In 1993, when teenage skater boi Harmony Korine struck up a conversation with a middle-aged photographer in Washington Square Park, NYC, little did he know his life was about to change drastically. The photographer was Larry Clark, out photographing his favourite subject – disenfranchised youth, and he was formulating an idea for his debut feature film. After shooting the breeze about movies and taking some shots of Korine and his buddies, he asked him if he had ever thought about writing a screenplay. Korine rose to the occasion, and within seven days he had penned what was to become one of the most controversial films of the nineties. The film was Kids, a searing, unflinching and nihilistic portrayal of urban adolescence. It divided critics, terrified parents and made stars of its young cast and writer.

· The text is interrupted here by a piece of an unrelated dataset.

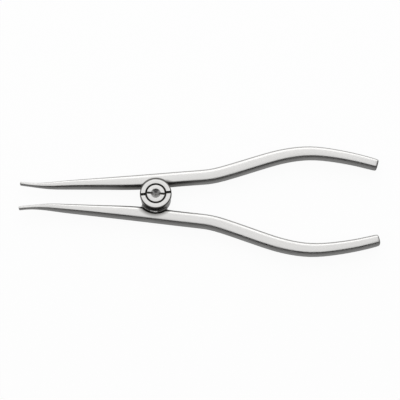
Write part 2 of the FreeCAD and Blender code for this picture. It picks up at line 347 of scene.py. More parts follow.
def draw_outline(name, points, plane):
    """Extrude one vertex from point to point, in millimetres, in the XY or XZ plane."""
    places = [Vector((u, v, 0)) if plane == "XY" else Vector((u, 0, v)) for u, v in points]
    deselect_all()
    bpy.ops.mesh.primitive_plane_add(size=MM)
    piece = bpy.context.object
    piece.name = name
    bpy.ops.object.mode_set(mode="EDIT")
    bpy.ops.mesh.select_mode(type="VERT")
    bpy.ops.mesh.merge(type="CENTER")
    bpy.ops.transform.translate(value=places[0] * MM)
    for here, there in zip(places, places[1:]):
        move = {"value": (there - here) * MM}
        bpy.ops.mesh.extrude_vertices_move(TRANSFORM_OT_translate=move)
    return piece


def spin_outline(name, points):
    """A solid of revolution about the pivot's axis, from half of its section."""
    piece = draw_outline(name, points, "XZ")
    if points[0][0] or points[-1][0]:
        ends = [Vector((points[i][0], 0, points[i][1])) * MM for i in (0, -1)]
        select_in_edit("VERT", lambda v: any((v.co - end).length < SAME_PLACE for end in ends))
        bpy.ops.mesh.edge_face_add()
    bpy.ops.mesh.select_all(action="SELECT")
    bpy.ops.mesh.spin(steps=SPIN_STEPS, angle=2 * math.pi, center=(0, 0, 0), axis=(0, 0, 1))
    bpy.ops.mesh.select_all(action="SELECT")
    bpy.ops.mesh.remove_doubles(threshold=SAME_PLACE)
    face_outwards()
    bpy.ops.object.mode_set(mode="OBJECT")
    return piece


def pad_outline(name, points, low, high, plane="XY"):
    """A plate between two heights, from its plan."""
    piece = draw_outline(name, points, plane)
    normal = Vector((0, 0, 1)) if plane == "XY" else Vector((0, 1, 0))
    bpy.ops.mesh.select_all(action="SELECT")
    bpy.ops.mesh.edge_face_add()
    bpy.ops.transform.translate(value=normal * low * MM)
    move = {"value": normal * (high - low) * MM}
    bpy.ops.mesh.extrude_region_move(TRANSFORM_OT_translate=move)
    face_outwards()
    bpy.ops.object.mode_set(mode="OBJECT")
    return piece


def pin(name, centre, radius, low, high):
    """A plain round bar standing at a point of the plan."""
    return pad_outline(name, arc(centre, radius, 0, 360, SPIN_STEPS)[:-1], low, high)


trial_pin = pin("trial_pin", (0, 0), 1.0, 0, 2)
describe(trial_pin)
bpy.data.objects.remove(trial_pin)

# %% [markdown]
# ## The arms
#
# Each arm is one forging: a fine beak, half of the lap joint and a long bowed handle. It is
# a bar whose section changes all the way, so it is extruded from tip to heel through a few
# stations and then smoothed by subdivision. Smoothing pulls a surface a little inside its
# cage, so the cage is first pushed out until the smooth bar passes through the stations.
# Both arms are the same bar, and only their distance from the middle line differs a little.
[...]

Korine’s upbringing was solitary and nomadic. His parents, who he claims were hippies, introduced him early on to the works of Cassavetes and Godard, and in New York he was able to indulge his love of cinema in the many repertory theatres peppered around the city. He and his on/off girlfriend and long time muse, actress Chloë Sevigny, who he met by a urinal and cast as the lead in Kids, defined the downtown New York of the late nineties and succeeded in creating significant works which consistently challenged audiences. ‘My whole life all I ever wanted to do was be a director. From when I was a little kid, it was all I ever wanted to do,’ explains the now thirty four year-old filmmaker as he settles into a stylish but uncomfortable-looking chair in the dining room of the Grand Hotel in Cannes.

The hype that surrounded Kids allowed him to do just that. The taboo subject matter and the heavily voyeuristic style raised concerns that the film was unscripted, and that Larry Clark had merely followed his young subjects around with a camera. In fact the realism came from the disturbingly accurate dialogue which Korine had scripted. Demonstrating an uncanny knack for mastering the vernacular of his generation, the grittiness of the film was enhanced by a cast of non-actors including alongside Sevigny, Rosario Dawson (who he discovered sitting on a stoop on the Lower East Side eating a banana) and fellow skater Leo Fitzpatrick. Harmony had based his characters on people he actually knew and this all contributed to the film’s impact.